On a pole-and-line vessel a fisherman was required to learn how to cast the line, jerk the fish out of the water, catch the tuna under his left arm, snap the barbless hook out, slide the fish into the hold and cast the line back out - all in rapid succession.

The fishery was dependent on having sufficient bait fish, nehu (Hawaiian anchovy;) a lot of the bait fish, came from Kāneʻohe Bay.  Dozens of aku boats would set their nets in the Bay’s shallows; the pier at Heʻeia Kea Boat Harbor was homeport for more than 20 of them.

Initially, most sampans docked in Honolulu Harbor. In the 1920s, Kewalo Basin was constructed and by the 1930s was the main berthing area for the sampan fleet and also the site of the tuna cannery, fish auction, shipyard, ice plant, fuel dock and other shore-side facilities.

The Hawaiʻi skipjack tuna fishery originally supplied only the local market for fresh and dried tuna.  Then, the Hawaiian Tuna Packers, Ltd. cannery was established (in 1916,) enabling the fishery to expand beyond a relatively small fresh and dried market.

Six sampans made up the cannery’s initial fleet.  The fleet grew and before WWII the fishery included up to 26 vessels.  Following the war, as new vessels were built, fleet size increased to a maximum of 32 vessels in 1948.

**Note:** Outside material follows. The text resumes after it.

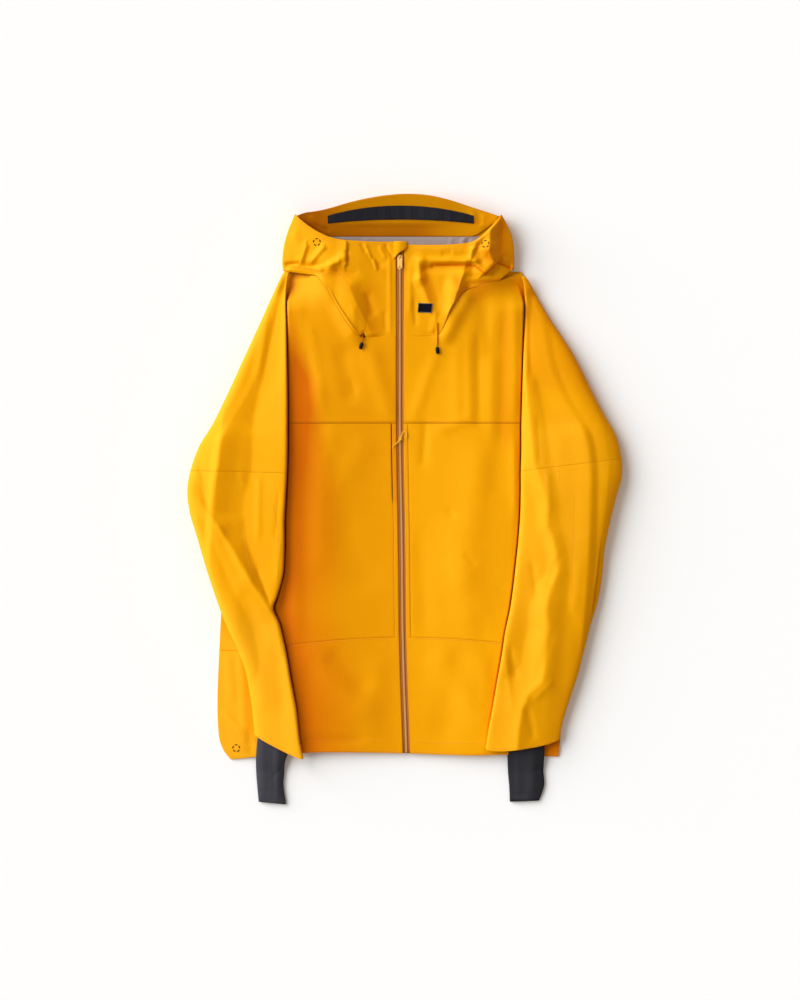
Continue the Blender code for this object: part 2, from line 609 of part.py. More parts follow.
def make_hood(cloths):
    facing_lift = 0.5 * CLOTH + LAYER_GAP + 0.5 * THIN_CLOTH
    band_lift = facing_lift + 0.5 * THIN_CLOTH + LAYER_GAP + 0.5
    hood_sheet("hood_crown", lambda x: back_top(x) + SEAM_GAP, arc_y, 0.0, CLOTH, 12,
               cloths["shell"])

    def facing_low(x):
        return LINING_TOP_Y + 26.0 * step((abs(x + 7.0) - 112.0) / 52.0)

    hood_sheet("brim_facing", facing_low, lambda x: arc_y(x) - 0.4, facing_lift, THIN_CLOTH, 7,
               cloths["shell"])
    x = np.linspace(-138.0, 128.0, 16)[None, :] + np.zeros((3, 1))
    y = np.array([[LINING_LOW_Y], [404.0], [LINING_TOP_Y - SEAM_GAP]]) + 0.0 * x
    lying("hood_lining", x, y, crown_height(x, y) + facing_lift, THIN_CLOTH, cloths["lining"])
    x = np.linspace(-122.5, 110.5, 16)[None, :] + np.zeros((3, 1))
    bow = 1.0 - ((x + 6.0) / 117.0) ** 2
    y = 441.5 + 6.5 * bow + np.array([[0.0], [0.5], [1.0]]) * (12.0 + 9.5 * bow)
    lying("brim_band", x, y, crown_height(x, y) + band_lift, 1.0, cloths["charcoal"])


def make_pouch(cloth):
    """The folded crown under the back: a flat rounded solid with three layers at its edge."""
    turns = np.arange(32) / 32 * 2 * math.pi
    levels = np.linspace(0.0, 1.0, 13)
    rings = []
    for level in levels:
        layer = 1.6 * abs(math.sin(3 * math.pi * level)) - 1.6
        grow = layer - 3.0 * abs(2 * level - 1) ** 6
        x = -6.0 + (128.0 + grow) * np.sign(np.cos(turns)) * abs(np.cos(turns)) ** 0.55
        y = 361.0 + (76.0 + grow) * np.sign(np.sin(turns)) * abs(np.sin(turns)) ** 0.6
        rings.append(np.stack([x, y, np.full(32, POUCH_HEIGHT * level)], -1))
    verts = np.concatenate(rings)
    faces = []
    for k in range(len(levels) - 1):
        for i in range(32):
            j = (i + 1) % 32
            faces.append([32 * k + i, 32 * k + j, 32 * (k + 1) + j, 32 * (k + 1) + i])
    faces.append(list(range(31, -1, -1)))
    faces.append([32 * (len(levels) - 1) + i for i in range(32)])
    return finish("hood_fold", verts, faces, cloth)


def make_chin_guard(cloth):
    """Flap from the left collar over the top of the zip, cut back below on a slant."""
    low = table("x y", (-17.6, 384.5), (-14.5, 387.6), (-11.0, 391.6), (-6.0, 395.6), (0.6, 399.6),
                (4.4, 403.0))
    high = table("x y", (-17.6, 412.3), (-13.2, 412.4), (-8.7, 412.5), (-4.3, 412.5), (0.2, 412.5),
                 (4.8, 412.3))
    rise = np.array([1.9, 4.6, 5.9, 5.9, 4.6, 2.6])
    along = np.linspace(0.0, 1.0, 5)[:, None]
    x = low["x"] + (high["x"] - low["x"]) * along
    y = low["y"] + (high["y"] - low["y"]) * along
    return lying("chin_guard", x, y, collar_height(x, y) + rise + 0.9 * along, CLOTH, cloth)


# Zip

def zip_height(y):
    """Height of the shell's cloth along the zip."""
    x = zip_x(y)
    return np.where(y < NECK_Y, front_height(x, np.minimum(y, NECK_Y)), collar_height(x, y))


def make_zip(cloths):
    bottom, top = hem(0.0) + 1.0, 409.5
    y = np.linspace(bottom, top, 30)[:, None]
    tape_drop = 0.5 * CLOTH + SEAM_GAP + 0.5 * THIN_CLOTH
    for side in SIDES:
        x = zip_x(y) + OUTWARD[side] * np.array([[0.15, 13.5]])
        lying(f"zip_tape_{side}", x, y + 0.0 * x, zip_height(y) + 0.0 * x - tape_drop, THIN_CLOTH,
              cloths["tape"])
    y = np.linspace(bottom + 0.6, SLIDER_Y - 9.5, 30)[:, None]
    x = zip_x(y) + np.array([[-2.4, 2.4]])
    chain_lift = 0.8 - 0.5 * CLOTH
    lying("zip_chain", x, y + 0.0 * x, zip_height(y) + 0.0 * x + chain_lift, 1.6, cloths["coil"])


def box(name, low, high, material, origin=(0.0, 0.0, 0.0), bevel=0.0):
    """Box between two corners given from an origin, which becomes the object's own."""
    corners = np.array([[x, y, z] for x in (low[0], high[0]) for y in (low[1], high[1])
                        for z in (low[2], high[2])], float)
    faces = [[0, 1, 3, 2], [4, 6, 7, 5], [0, 4, 5, 1], [2, 3, 7, 6], [0, 2, 6, 4], [1, 5, 7, 3]]
    part = finish(name, corners, faces, material, smooth=False)
    part.location = np.array(origin) * 0.001
    if bevel:
        rounding = part.modifiers.new("rounded edges", "BEVEL")
        rounding.width = bevel * 0.001
        rounding.segments = 2
    return part


def hide(part):
    part.hide_render = True
    part.display_type = "WIRE"


def cut(part, tool, operation="DIFFERENCE"):
    change = part.modifiers.new(operation.lower(), "BOOLEAN")
    change.operation = operation
    change.solver = "EXACT"
    change.object = tool
    hide(tool)


def ring(name, middle_radius, half_thick, half_width, material, origin):
    """Ring about the X axis with a square section."""
    turns = np.arange(20) / 20 * 2 * math.pi
    section = [(middle_radius - half_thick, -half_width), (middle_radius + half_thick, -half_width),
               (middle_radius + half_thick, half_width), (middle_radius - half_thick, half_width)]
    verts = [(w, r * math.sin(t), r * math.cos(t)) for t in turns for r, w in section]
    faces = []
    for i in range(20):
        j = (i + 1) % 20
        for k in range(4):
            n = (k + 1) % 4
            faces.append([4 * i + k, 4 * i + n, 4 * j + n, 4 * j + k])
    part = finish(name, verts, faces, material, smooth=False)
    part.location = np.array(origin) * 0.001
    return part


def make_slider(hard):
    """Slider with a small bridge; the tab's crossbar turns inside the bridge."""
    x = float(zip_x(SLIDER_Y))
    base = float(zip_height(SLIDER_Y))
    body_low = base - 0.5 * CLOTH + 0.1
    body_top = body_low + 2.5
    axis = np.array([x, SLIDER_Y, body_top + 0.95])
    body = box("slider", (-4.3, -8.6, body_low - axis[2]), (4.3, 3.4, body_top - axis[2]), hard,
               axis, bevel=0.7)
    bridge = ring("bridge", 1.5, 0.4, 0.8, hard, axis)
    cut(body, bridge, "UNION")
    tab = box("pull_tab", (-0.5 * TAB_WIDTH, -TAB_LENGTH, -0.5 * TAB_THICK),
              (0.5 * TAB_WIDTH, 0.6, 0.5 * TAB_THICK), hard, axis, bevel=0.35)
    eye = box("tab_eye", (-1.5, -3.8, -2.0), (1.5, -0.6, 2.0), hard, axis)
    cut(tab, eye)
    turns = np.arange(12) / 12 * 2 * math.pi
    hole = [(1.1 * math.cos(t), -TAB_LENGTH + 3.0 + 1.1 * math.sin(t), z) for z in (-2.0, 2.0) for t in turns]
    faces = [[i, (i + 1) % 12, 12 + (i + 1) % 12, 12 + i] for i in range(12)]
    faces += [list(range(11, -1, -1)), list(range(12, 24))]
    punch = finish("tab_hole", hole, faces, hard, smooth=False)
    punch.location = axis * 0.001
    cut(tab, punch)


# Cords and small trim

def top_of(parts, x, y):
    """Height of the highest of the pieces under each place, millimetres."""
    trees = []
    for part in parts:
        part.data.calc_loop_triangles()
        trees.append(BVHTree.FromPolygons([v.co for v in part.data.vertices],
                                          [t.vertices for t in part.data.loop_triangles]))
    tops = []
    for place in zip(np.ravel(x) * 0.001, np.ravel(y) * 0.001):
        hits = [tree.ray_cast(Vector((*place, 1.0)), Vector((0.0, 0.0, -1.0)))[0] for tree in trees]
        tops.append(max(hit.z for hit in hits if hit is not None) * 1000.0)
    return np.reshape(tops, np.shape(x))


def laid(parts, plan, lift):
    """A plan path laid on the pieces, lifted over the highest place near each point."""
    top = top_of(parts, plan[:, 0], plan[:, 1])
    ends = np.concatenate([top[:1], top, top[-1:]])
    top = np.maximum(np.maximum(ends[:-2], ends[2:]), top)
    return np.column_stack([plan, top + lift])


def make_toggle(side, end, direction, hard):
    """Barrel toggle that starts where its cord ends."""
    lengths = np.array([0.0, 0.0, 0.08, 0.3, 0.6, 0.85, 1.0, 1.0])
    widths = np.array([0.0, 0.55, 0.8, 1.0, 1.0, 0.85, 0.6, 0.0])
    turns = np.arange(12) / 12 * 2 * math.pi
    direction = np.array(direction, float)
    direction /= np.linalg.norm(direction)
    across = np.cross(direction, [0.0, 0.0, 1.0])
    across /= np.linalg.norm(across)
    upward = np.cross(direction, across)
    rings = []
    for length, width in zip(lengths[1:-1], widths[1:-1]):
        centre = np.array(end) + direction * (TOGGLE_GAP + length * TOGGLE_LENGTH)
        radius = 0.5 * TOGGLE_WIDTH * width
        rings.append(centre + radius * (np.cos(turns)[:, None] * across
                                        + 0.62 * np.sin(turns)[:, None] * upward))
    verts = np.concatenate(rings)
    faces = [[12 * k + i, 12 * k + (i + 1) % 12, 12 * (k + 1) + (i + 1) % 12, 12 * (k + 1) + i]
             for k in range(len(rings) - 1) for i in range(12)]
    faces += [list(range(11, -1, -1)), [12 * (len(rings) - 1) + i for i in range(12)]]
    part = finish(f"toggle_{side}", verts, faces, hard)
    return part


def make_trim(cloths, panels):
    left = curve(LEFT_CORD, "x y lift", np.linspace(0, 8, 40))
    left[:, 2] += front_height(left[:, 0], left[:, 1])
    left = even(left, 15)
    tube_curve("cord_left", left, CORD_WIDTH, cloths["cord"])
    make_toggle("left", left[-1] + TOGGLE_LIFT, LEFT_TOGGLE_TURN, cloths["toggle"])
    right = even(curve(RIGHT_CORD_PLAN, "x y", np.linspace(0, 6, 40)), 16)
    right = laid([panels["hood_side_right"], panels["front_upper_right"]], right, CORD_LIFT)
    tube_curve("cord_right", right, CORD_WIDTH, cloths["cord"])
    make_toggle("right", right[-1] + TOGGLE_LIFT, RIGHT_TOGGLE_TURN, cloths["toggle"])
    pocket = even(curve(POCKET_CORD_PLAN, "x y", np.linspace(0, 10, 60)), 20)
    height = front_height(pocket[:, 0], pocket[:, 1]) + 0.5 * CLOTH + CORD_LIFT + 0.3
    tube_curve("pocket_cord", np.column_stack([pocket, height]), CORD_WIDTH, cloths["cord"])
    low, high = LABEL_EDGES["low"], LABEL_EDGES["high"]
    along = np.linspace(0.0, 1.0, 4)[:, None, None]
    across = np.linspace(0.0, 1.0, 6)[None, :, None]
    plan = ((1 - along) * ((1 - across) * low[0] + across * low[1])
            + along * ((1 - across) * high[0] + across * high[1]))
    x, y = plan[..., 0], plan[..., 1]
    lying("label_patch", x, y, top_of([panels["hood_side_right"]], x, y) + LABEL_LIFT, LABEL_THICK,
          cloths["label"])


def main():
    for old in list(bpy.data.objects):
        bpy.data.objects.remove(old)
    cloths = {
        "shell": material("shell", (0.90, 0.38, 0.008), 0.5),
        "charcoal": material("charcoal", (0.045, 0.045, 0.055), 0.8),
        "lining": material("lining", (0.42, 0.39, 0.42), 0.75),
        "tape": material("tape", (0.42, 0.13, 0.02), 0.8),
        "coil": material("coil", (0.62, 0.26, 0.05), 0.55),
        "hard": material("hard_pull", (0.80, 0.46, 0.14), 0.45),
        "toggle": material("toggle", (0.012, 0.012, 0.014), 0.4),
        "cord": material("cord", (0.80, 0.22, 0.01), 0.7),
        "label": material("label", (0.01, 0.01, 0.016), 0.8),
    }
    make_back(cloths["shell"])
    make_fronts(cloths["shell"])
    panels = make_yokes(cloths["shell"])
    for side in SIDES:
        make_sleeve(f"sleeve_upper_{side}", side, 0, ELBOW_ROW - 0.004, 14, 18, cloths["shell"])
        make_sleeve(f"sleeve_lower_{side}", side, ELBOW_ROW + 0.004, len(SLEEVE[side]["rise"]) - 1,
                    14, 18, cloths["shell"])
        make_gaiter(side, cloths["charcoal"])
        panels[f"hood_side_{side}"] = make_hood_side(side, cloths["shell"])
    make_hood(cloths)
    make_pouch(cloths["shell"])
    make_chin_guard(cloths["shell"])
    make_zip(cloths)
    make_slider(cloths["hard"])
    make_trim(cloths, panels)


main()
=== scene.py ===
"""Looks of a hooded shell jacket laid on its back, front up.

Millimetres until a mesh is made: X across the chest, Y from hem to hood, Z up from the surface.
Each sewn piece is a thin wall of cloth on a fine grid. Its height comes from the same few
functions as the solids, with creases laid on them. Then come stitches, zip, cords and
patch, the cloth's finishes, the light and the camera.
"""

import json
import math

import bpy
import numpy as np
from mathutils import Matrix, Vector
from mathutils.bvhtree import BVHTree

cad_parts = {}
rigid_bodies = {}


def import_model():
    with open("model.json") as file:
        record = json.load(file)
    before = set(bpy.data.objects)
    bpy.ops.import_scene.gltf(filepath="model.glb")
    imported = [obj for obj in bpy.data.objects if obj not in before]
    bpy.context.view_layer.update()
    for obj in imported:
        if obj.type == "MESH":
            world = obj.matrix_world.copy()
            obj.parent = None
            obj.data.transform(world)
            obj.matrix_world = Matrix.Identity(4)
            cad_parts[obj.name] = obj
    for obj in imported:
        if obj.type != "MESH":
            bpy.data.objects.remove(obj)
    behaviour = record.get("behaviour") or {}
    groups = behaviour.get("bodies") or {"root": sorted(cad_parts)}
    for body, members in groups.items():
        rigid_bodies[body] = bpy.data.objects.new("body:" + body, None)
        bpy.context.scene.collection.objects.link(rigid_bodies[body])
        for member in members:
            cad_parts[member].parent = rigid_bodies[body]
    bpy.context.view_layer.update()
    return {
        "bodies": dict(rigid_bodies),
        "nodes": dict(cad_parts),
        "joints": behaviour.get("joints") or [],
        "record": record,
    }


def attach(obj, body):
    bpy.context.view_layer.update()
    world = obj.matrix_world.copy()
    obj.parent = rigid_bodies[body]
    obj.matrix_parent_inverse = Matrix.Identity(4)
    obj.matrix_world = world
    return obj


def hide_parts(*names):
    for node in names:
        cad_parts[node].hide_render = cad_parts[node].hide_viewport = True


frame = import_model()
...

These vessels carried crews of 7-9 fishermen, and frequently worked 6 days a week.  It was hard work and the fishing day may begin with catching bait fish at dawn, followed by fishing to dusk.

Historically, the pole-and-line, live bait fishery for skipjack tuna (aku) was the largest commercial fishery in Hawaiʻi. Annual pole-and-line landings of skipjack tuna exceeded 5.5 million lb from 1937 to 1973.

The new and expanding market for canned product allowed the fishery to grow; from 1937 until the early 1980s most of the skipjack tuna landed in Hawaiʻi was canned.

F Walter Macfarlane opened the Macfarlane Tuna Company at Ala Moana and Cooke street.  By 1922, after having changed hands a couple times, the company was incorporated by local stockholders as Hawaiian Tuna Packers Ltd.

Around 1928, tuna processing started in Kewalo Basin.  Nearby was the Kewalo Shipyard that serviced and repaired the local aku boats.  They also had an ice house.

From the beginning, Hawaiian Tuna Packers label was Coral Tuna or Coral Hawaiian Brand Tuna.

By the 1930s, the Honolulu cannery employed 500 and produced nearly ten-million cans of tuna per year.  For several years Hawaiian Tuna Packers also operated a smaller cannery in Hilo.

About ninety percent of the output was shipped to the mainland; the remaining ten percent was sold in Hawaiʻi. (The cans for packing the tuna are furnished by the Dole Company.)

Fishing stopped during WWII because the larger sampans were used by the military for patrol duties and the Japanese fishermen were not allowed to go to sea.  (Wilson)

With the entry of the United States in the Second World War came the imposition of area and time restrictions on fishing activities in Hawai'i that virtually eliminated offshore harvesting operations.  Many fishing boats were requisitioned by the Army or Navy.  (Schug)

The tuna cannery was converted into a plant for the assembly of airplane auxiliary fuel tanks and the shipyard was converted to the maintenance of military craft. Hawaiʻi's fishing industry was forever changed.  (Schug)

In 1960, Castle & Cooke bought out Hawaiian Tuna Packers and made it a part of Bumble Bee Seafoods out of the northwest.  They operated the cannery until late-1984, when it ultimately closed.